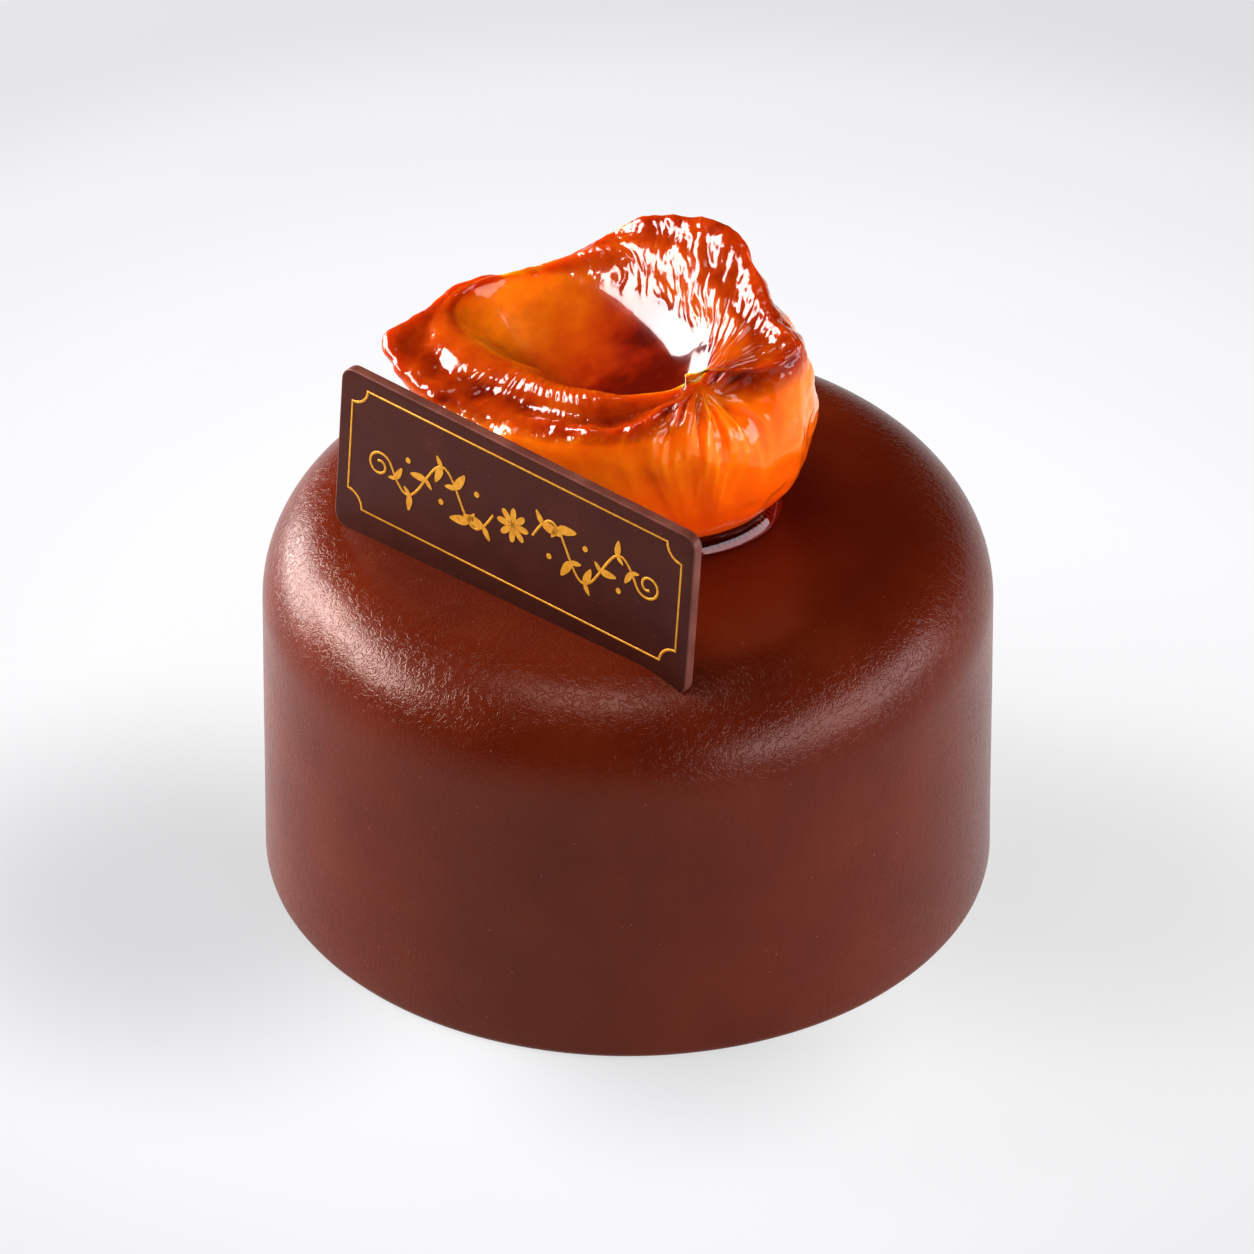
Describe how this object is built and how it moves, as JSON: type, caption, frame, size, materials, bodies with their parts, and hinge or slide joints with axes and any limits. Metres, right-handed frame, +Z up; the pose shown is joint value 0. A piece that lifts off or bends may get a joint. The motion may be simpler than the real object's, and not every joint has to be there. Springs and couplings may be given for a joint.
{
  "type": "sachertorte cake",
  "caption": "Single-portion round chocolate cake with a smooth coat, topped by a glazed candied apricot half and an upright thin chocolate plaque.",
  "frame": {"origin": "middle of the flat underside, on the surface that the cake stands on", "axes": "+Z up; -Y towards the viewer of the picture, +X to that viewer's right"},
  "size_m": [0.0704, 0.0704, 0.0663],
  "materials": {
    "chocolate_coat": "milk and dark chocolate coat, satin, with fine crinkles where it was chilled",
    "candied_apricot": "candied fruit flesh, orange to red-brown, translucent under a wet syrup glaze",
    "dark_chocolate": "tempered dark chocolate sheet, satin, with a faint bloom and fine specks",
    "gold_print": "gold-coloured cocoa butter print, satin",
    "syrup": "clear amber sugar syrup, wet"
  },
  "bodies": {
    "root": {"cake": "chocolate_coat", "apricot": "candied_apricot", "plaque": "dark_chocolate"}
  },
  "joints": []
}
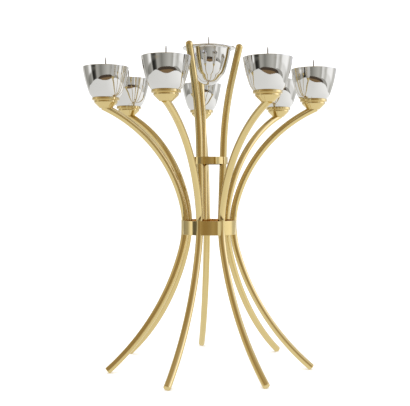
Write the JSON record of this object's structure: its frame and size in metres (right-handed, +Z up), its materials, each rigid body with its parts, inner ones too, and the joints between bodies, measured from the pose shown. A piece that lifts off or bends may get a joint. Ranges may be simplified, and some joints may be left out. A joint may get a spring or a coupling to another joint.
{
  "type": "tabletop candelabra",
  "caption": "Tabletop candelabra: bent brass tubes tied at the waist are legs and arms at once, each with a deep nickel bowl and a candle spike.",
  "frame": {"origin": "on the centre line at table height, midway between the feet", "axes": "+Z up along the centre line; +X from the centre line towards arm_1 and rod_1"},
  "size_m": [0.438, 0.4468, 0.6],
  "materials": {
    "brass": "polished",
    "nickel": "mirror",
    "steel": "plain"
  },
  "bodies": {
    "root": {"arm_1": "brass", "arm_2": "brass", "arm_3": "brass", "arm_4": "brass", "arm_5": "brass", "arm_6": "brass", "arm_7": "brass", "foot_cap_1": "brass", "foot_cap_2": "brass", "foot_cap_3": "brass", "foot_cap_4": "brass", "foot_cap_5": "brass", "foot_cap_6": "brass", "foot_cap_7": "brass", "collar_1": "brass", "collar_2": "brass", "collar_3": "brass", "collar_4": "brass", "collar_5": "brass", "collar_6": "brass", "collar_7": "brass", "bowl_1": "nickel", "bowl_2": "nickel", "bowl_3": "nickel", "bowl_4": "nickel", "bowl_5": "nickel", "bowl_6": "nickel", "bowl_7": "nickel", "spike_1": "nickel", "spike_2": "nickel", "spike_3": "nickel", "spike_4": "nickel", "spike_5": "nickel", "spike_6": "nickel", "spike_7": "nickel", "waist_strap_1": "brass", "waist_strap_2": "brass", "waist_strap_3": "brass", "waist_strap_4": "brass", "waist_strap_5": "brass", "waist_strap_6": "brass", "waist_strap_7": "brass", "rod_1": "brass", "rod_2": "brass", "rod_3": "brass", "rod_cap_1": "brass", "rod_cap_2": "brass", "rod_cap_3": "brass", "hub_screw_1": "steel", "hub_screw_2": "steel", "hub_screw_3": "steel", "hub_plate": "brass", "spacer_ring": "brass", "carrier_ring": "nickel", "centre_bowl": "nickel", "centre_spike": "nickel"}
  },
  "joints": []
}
.....
**Instructions for the task**: Pull out each record as written and restate it exactly.

**Finished answer**:
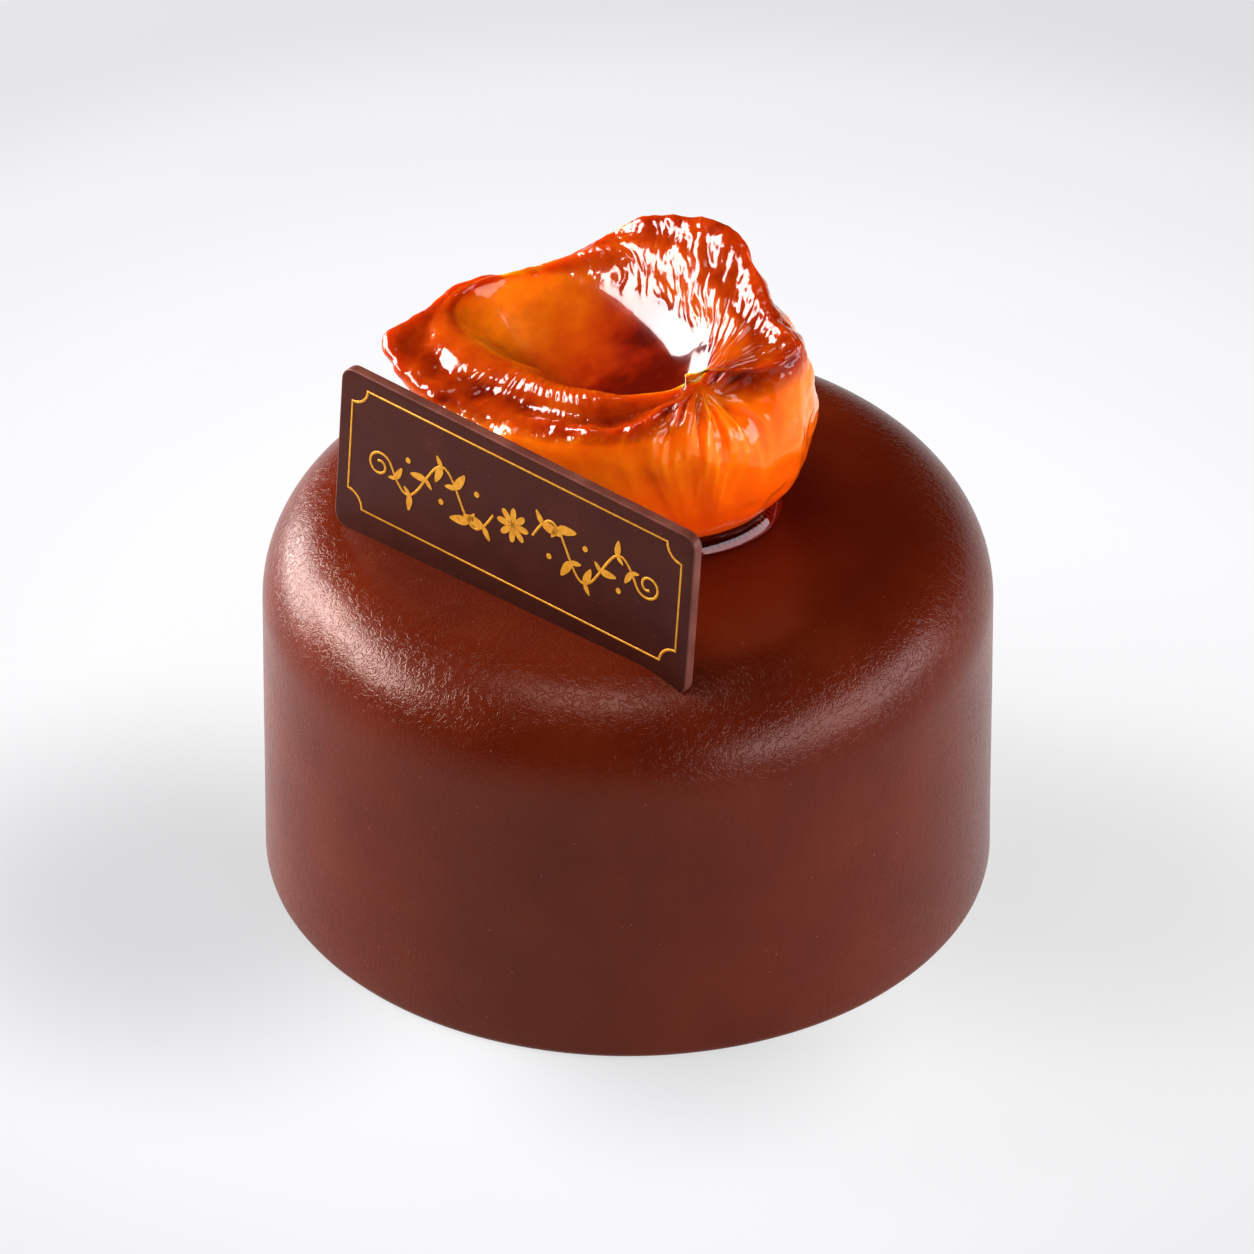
Describe how this object is built and how it moves, as JSON: type, caption, frame, size, materials, bodies with their parts, and hinge or slide joints with axes and any limits. Metres, right-handed frame, +Z up; the pose shown is joint value 0. A piece that lifts off or bends may get a joint. The motion may be simpler than the real object's, and not every joint has to be there. Springs and couplings may be given for a joint.
{
  "type": "sachertorte cake",
  "caption": "Single-portion round chocolate cake with a smooth coat, topped by a glazed candied apricot half and an upright thin chocolate plaque.",
  "frame": {"origin": "middle of the flat underside, on the surface that the cake stands on", "axes": "+Z up; -Y towards the viewer of the picture, +X to that viewer's right"},
  "size_m": [0.0704, 0.0704, 0.0663],
  "materials": {
    "chocolate_coat": "milk and dark chocolate coat, satin, with fine crinkles where it was chilled",
    "candied_apricot": "candied fruit flesh, orange to red-brown, translucent under a wet syrup glaze",
    "dark_chocolate": "tempered dark chocolate sheet, satin, with a faint bloom and fine specks",
    "gold_print": "gold-coloured cocoa butter print, satin",
    "syrup": "clear amber sugar syrup, wet"
  },
  "bodies": {
    "root": {"cake": "chocolate_coat", "apricot": "candied_apricot", "plaque": "dark_chocolate"}
  },
  "joints": []
}
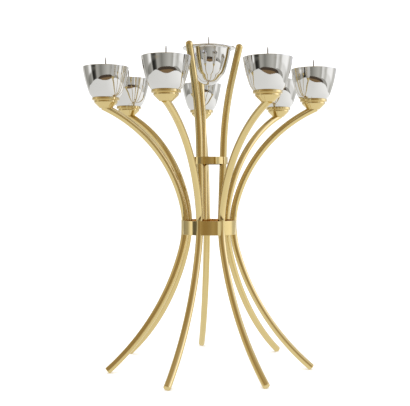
Write the JSON record of this object's structure: its frame and size in metres (right-handed, +Z up), its materials, each rigid body with its parts, inner ones too, and the joints between bodies, measured from the pose shown. A piece that lifts off or bends may get a joint. Ranges may be simplified, and some joints may be left out. A joint may get a spring or a coupling to another joint.
{
  "type": "tabletop candelabra",
  "caption": "Tabletop candelabra: bent brass tubes tied at the waist are legs and arms at once, each with a deep nickel bowl and a candle spike.",
  "frame": {"origin": "on the centre line at table height, midway between the feet", "axes": "+Z up along the centre line; +X from the centre line towards arm_1 and rod_1"},
  "size_m": [0.438, 0.4468, 0.6],
  "materials": {
    "brass": "polished",
    "nickel": "mirror",
    "steel": "plain"
  },
  "bodies": {
    "root": {"arm_1": "brass", "arm_2": "brass", "arm_3": "brass", "arm_4": "brass", "arm_5": "brass", "arm_6": "brass", "arm_7": "brass", "foot_cap_1": "brass", "foot_cap_2": "brass", "foot_cap_3": "brass", "foot_cap_4": "brass", "foot_cap_5": "brass", "foot_cap_6": "brass", "foot_cap_7": "brass", "collar_1": "brass", "collar_2": "brass", "collar_3": "brass", "collar_4": "brass", "collar_5": "brass", "collar_6": "brass", "collar_7": "brass", "bowl_1": "nickel", "bowl_2": "nickel", "bowl_3": "nickel", "bowl_4": "nickel", "bowl_5": "nickel", "bowl_6": "nickel", "bowl_7": "nickel", "spike_1": "nickel", "spike_2": "nickel", "spike_3": "nickel", "spike_4": "nickel", "spike_5": "nickel", "spike_6": "nickel", "spike_7": "nickel", "waist_strap_1": "brass", "waist_strap_2": "brass", "waist_strap_3": "brass", "waist_strap_4": "brass", "waist_strap_5": "brass", "waist_strap_6": "brass", "waist_strap_7": "brass", "rod_1": "brass", "rod_2": "brass", "rod_3": "brass", "rod_cap_1": "brass", "rod_cap_2": "brass", "rod_cap_3": "brass", "hub_screw_1": "steel", "hub_screw_2": "steel", "hub_screw_3": "steel", "hub_plate": "brass", "spacer_ring": "brass", "carrier_ring": "nickel", "centre_bowl": "nickel", "centre_spike": "nickel"}
  },
  "joints": []
}